また、融資の申し込みに近い日付で多額の入金があった場合も、いわゆる「見せ金」ではないかと怪しまれてしまいます。
「見せ金」とは、その場しのぎで誰かからお金を借りて資金があるように見せかけ、融資が決まったら返すような形で使われるお金のことです。
融資担当者に「これは間違いなく本人所有の資金」と確信を持ってもらえるよう、お金の出入りは通帳で記録が残るようにする、口約束でなく契約書を交わすなどしておきましょう。
創業時の融資と自己資金について注意すべきこと
創業時に受ける融資と自己資金との関係について、注意しておきたいこともあります。
自己資金不要の融資がいいとは限らない
融資を受けるのに自己資金が不要、と聞くと、良いことのように思えるかもしれませんが、負債額が大きければそれだけ返済の負担も大きいということ。
月々の負担が大きければ経営に支障をきたす可能性も高くなるため、自己資金なしで借りられるからといって手放しでは喜べないでしょう。
自己資金が融資審査のすべてではない
自己資金の額は確かに融資を受ける上で重視されていますが、自己資金以外にも融資審査に通るために必要なことはたくさんあります。
融資審査に通るのに必要なのは、「事業で十分な収益を得られ、借入金が滞りなく返済できる」と示すことです。
例えば、必要資金として算出した運転資金の売り上げ見込みなどの数字。これらは現実に即していなくてはなりません。
極端な話、計画書に創業1年目の売上見込みが「1億円」と書いてあったらどうでしょう。計画性がない、経営に必要な数字を読む力がない、などと見なされても仕方ありません。
経営能力は返済能力に直結するので、自己資金の額とは関係なく融資を断られる可能性も高いです。
融資の条件や額などについては、各金融機関や起業する地域の創業支援制度の内容をよく確認してください。
融資で調達できるのは事業にかかる資金のみ
「必要な設備資金+運転資金」の合計から自己資金を差し引いた金額が、融資で調達すべき金額です。
創業融資では、用途が「事業に関する資金」に限られます。そのため生活資金を含めることはできません。生活資金は、融資でいう自己資金とは別に用意しておきましょう。
設備資金は、物件の契約書や導入する機器の見積書などで金額が明確に出ます。
運転資金として用意しておくべき金額は、事業が軌道に乗るまで数カ月はかかると見て3~5カ月分が目安とされます。
融資審査では、この額を事業主本人がきちんと把握できているかどうかも重要なポイントの1つです。
融資の審査では、「いくら貸してくれるのか」ではなく「自分がいくら必要としているのか」を明確に伝えることも重要です。
融資に申し込む際は、必要な額とその根拠ははっきり示せるようにしておきましょう。
まとめ
起業する誰もがまず大きなハードルと感じるのが、資金の調達です。
自己資金として用意すべきお金は、開業にかかる設備費用と運転資金、そして当面の生活費です。
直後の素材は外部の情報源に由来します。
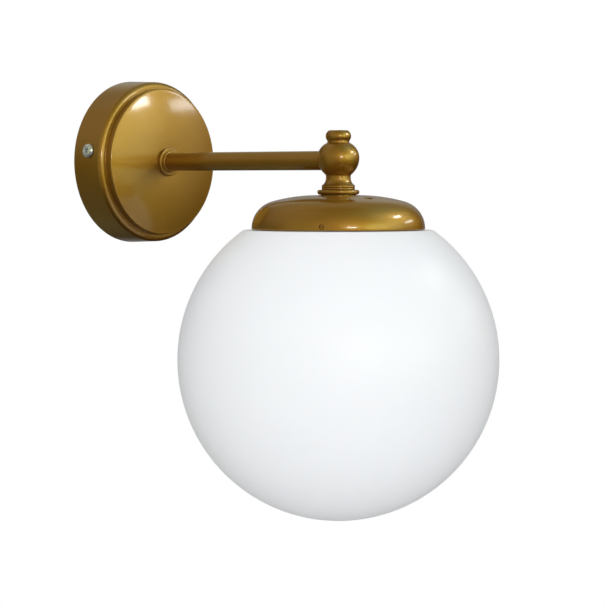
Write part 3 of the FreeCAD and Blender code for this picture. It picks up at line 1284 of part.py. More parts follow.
def free_bend(before, corner, after):
    """Largest bend that two runs leave room for, each giving up less than half."""
    run = min((corner - before).Length, (after - corner).Length)
    half_turn = (corner - before).getAngle(after - corner) / 2
    return 0.45 * run / math.tan(half_turn)


def add_lead(name, points, radii):
    """A lead along its route, as one solid with a round section."""
    route = rounded_route(points, radii)
    lead_r = value("lead_r")
    direction = points[1] - points[0]
    section = Part.Wire(Part.makeCircle(lead_r, points[0], direction))
    shape = route.makePipeShell([section], True, False)
    expected = math.pi * lead_r ** 2 * route.Length
    if abs(shape.Volume - expected) > expected / 100:
        raise ValueError(f"{name}: volume {shape.Volume:.1f}, expected {expected:.1f}")
    lead = doc.addObject("Part::Feature", name)
    lead.Label = name
    lead.Shape = shape
    print(name, "length", round(route.Length, 1), "bends", [round(radius, 1) for radius in radii])


def make_leads():
    """Live and neutral leads through the arm to the lampholder, and the earth lead."""
    pole_y = -value(POLE_DEPTH)
    clamp_z = value("block_height - clamp_screw_pitch / 2")
    exit_z = value("block_height - block_length / 2 - lead_drop")
    cross_y = -value("lead_cross_depth")
    stem_y = -value("arm_reach")
    post_z = -value(POST_LEVEL)
    end_x = value("post_inner + lead_end")
    poles = pole_places()
    for name, pole, side in (("lead_live", poles[0], -1), ("lead_neutral", poles[1], 1)):
        pole_x = value(pole)
        side_x = side * value("lead_side")
        points = [
            FreeCAD.Vector(pole_x, pole_y, clamp_z),
            FreeCAD.Vector(pole_x, pole_y, exit_z),
            FreeCAD.Vector(side_x, cross_y, 0),
            FreeCAD.Vector(side_x, stem_y, 0),
            FreeCAD.Vector(side_x, stem_y, post_z),
            FreeCAD.Vector(side * end_x, stem_y, post_z),
        ]
        radii = [
            free_bend(*points[0:3]),
            free_bend(*points[1:4]),
            value("knuckle_bend_r"),
            value("holder_bend_r"),
        ]
        add_lead(name, points, radii)

    tag_y = -value("bracket_sheet + lead_r + thread_gap + tag_barrel_wall")
    earth_x = value("earth_x")
    tag_end = value("tag_reach + tag_barrel_length - earth_drop")
    points = [
        FreeCAD.Vector(value(poles[2]), pole_y, clamp_z),
        FreeCAD.Vector(value(poles[2]), pole_y, exit_z),
        FreeCAD.Vector(earth_x, tag_y, tag_end + value("lead_drop")),
        FreeCAD.Vector(earth_x, tag_y, tag_end - value("tag_barrel_length / 2")),
    ]
    add_lead("lead_earth", points, [free_bend(*points[0:3]), free_bend(*points[1:4])])


def check_objects():
    """Stop if any object failed, or if a cut removed nothing."""
    for item in doc.Objects:
        failed = [word for word in item.State if word in ("Invalid", "Error")]
        if failed:
            raise RuntimeError(f"{item.Name}: {failed}")
        if item.TypeId == "PartDesign::Pocket":
            removed = item.BaseFeature.Shape.Volume - item.Shape.Volume
            if removed < 1e-6:
                raise RuntimeError(f"{item.Name} cuts nothing")


def write_parts():
    """Check each sub-part's shape and write it to its own file."""
    os.makedirs("parts", exist_ok=True)
    kinds = ("PartDesign::Body", "Part::Feature")
    for item in doc.Objects:
        if item.TypeId not in kinds:
            continue
        if item.Shape.isNull() or not item.Shape.isValid() or not item.Shape.Solids:
            raise RuntimeError(f"{item.Label}: no valid solid")
        item.Shape.exportStep(f"parts/{item.Label}.step")
        print(item.Label, len(item.Shape.Solids), round(item.Shape.Volume, 1))


make_wall_bracket()
make_cable_bushing()
make_terminal_block()
make_terminal_sleeves()
make_clamp_screws()
make_fixing_screw()
make_earth_parts()
make_canopy()
make_canopy_screws()
make_arm()
make_knuckle_ball()
make_finial()
make_stem_rings()
make_globe_cap()
make_rim_ring()
for screw_number in range(1, NECK_SCREWS + 1):
    make_neck_screw(screw_number)
make_glass_globe()
make_holder_bridge()
make_holder_body()
make_holder_metal()
make_bulb()
make_leads()
doc.recompute()
check_objects()
write_parts()
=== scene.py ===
"""Looks of a globe wall lamp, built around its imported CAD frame.

+Z is up, the wall is the plane Y = 0 and the lamp stands out towards -Y. Sizes
in the classes are in millimetres, and Blender's own units are metres.
"""

import logging
import math
from dataclasses import dataclass, field
from enum import Enum
from functools import cache

import bpy
from bpy.types import Material, Node, NodeOutputs, NodeSocket, NodeTree, Object
from mathutils import Matrix, Vector


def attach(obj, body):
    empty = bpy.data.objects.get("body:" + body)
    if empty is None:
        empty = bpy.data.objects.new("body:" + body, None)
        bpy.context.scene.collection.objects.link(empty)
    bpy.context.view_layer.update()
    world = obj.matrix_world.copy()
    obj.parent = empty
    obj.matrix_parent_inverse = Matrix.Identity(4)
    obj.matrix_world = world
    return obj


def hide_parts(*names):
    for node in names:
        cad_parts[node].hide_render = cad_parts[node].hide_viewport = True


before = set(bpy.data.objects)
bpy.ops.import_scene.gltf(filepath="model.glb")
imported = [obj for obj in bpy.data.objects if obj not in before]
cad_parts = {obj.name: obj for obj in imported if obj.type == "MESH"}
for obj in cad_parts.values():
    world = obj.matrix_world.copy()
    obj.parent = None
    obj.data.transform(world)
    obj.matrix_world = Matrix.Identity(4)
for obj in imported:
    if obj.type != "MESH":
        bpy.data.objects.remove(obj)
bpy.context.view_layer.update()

log = logging.getLogger("globe_wall_lamp")
Colour = tuple[float, float, float]
MM = 0.001
WELD = 1e-6
# Steps round a turned piece, from the widest to the smallest.
RIM_STEPS, FINE_STEPS, PLAIN_STEPS, HOLE_STEPS = 256, 192, 96, 48
# Longest step along an arc, in degrees and in millimetres.
ARC_DEGREES, ARC_LENGTH = 5, 1.6
# Edges sharper than these stay sharp, in degrees: on new pieces and on CAD nodes.
PIECE_CREASE, NODE_CREASE = 32, 30
# How light spreads under glass and plastic: each colour's share, and the depth in millimetres.
SCATTER_SHARES, SCATTER_DEPTH = (1.0, 0.95, 0.9), 4.0
COLOUR, NUMBER = "NodeSocketColor", "NodeSocketFloat"
WHITE = (1, 1, 1, 1)


class Side(Enum):
    """Side of the way along an outline on which an arc's centre lies."""

    LEFT = 1
    RIGHT = -1


LEFT, RIGHT = Side


@dataclass(frozen=True)
class Axis:
    """A turning axis: its centre, its direction and where radii are drawn."""

    centre: Vector
    along: Vector
    outwards: Vector

    def place(self, radius: float, height: float) -> Vector:
        """Point at a radius and a height on the axis, both in millimetres."""
        return self.centre + (self.outwards * radius + self.along * height) * MM


ARM = Axis(Vector((0, 0, 0)), Vector((0, -1, 0)), Vector((1, 0, 0)))
STEM = Axis(Vector((0, -0.182, 0)), Vector((0, 0, 1)), Vector((1, 0, 0)))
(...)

足りない分は融資で補うこともできますが、融資を受けるにもある程度の自己資金は求められます。
融資を受けるにあたって一般的に持っておきたいとされる自己資金は、必要となる資金総額の3分の1程度。それ以下でも融資を受けられる可能性はありますが、自己資金不足を補うだけの完璧な計画を立てていたり、既に取引の実績があったりする必要があるでしょう。
自己資金といっても、現金で所有しているいわゆるタンス預金などは自己資金とは見なされないため、資金の出所をはっきりさせておくことも重要なポイントです。
結論としては、自己資金が多いほど融資も受けやすく、事業にも負担をかけず回していくことができるでしょう。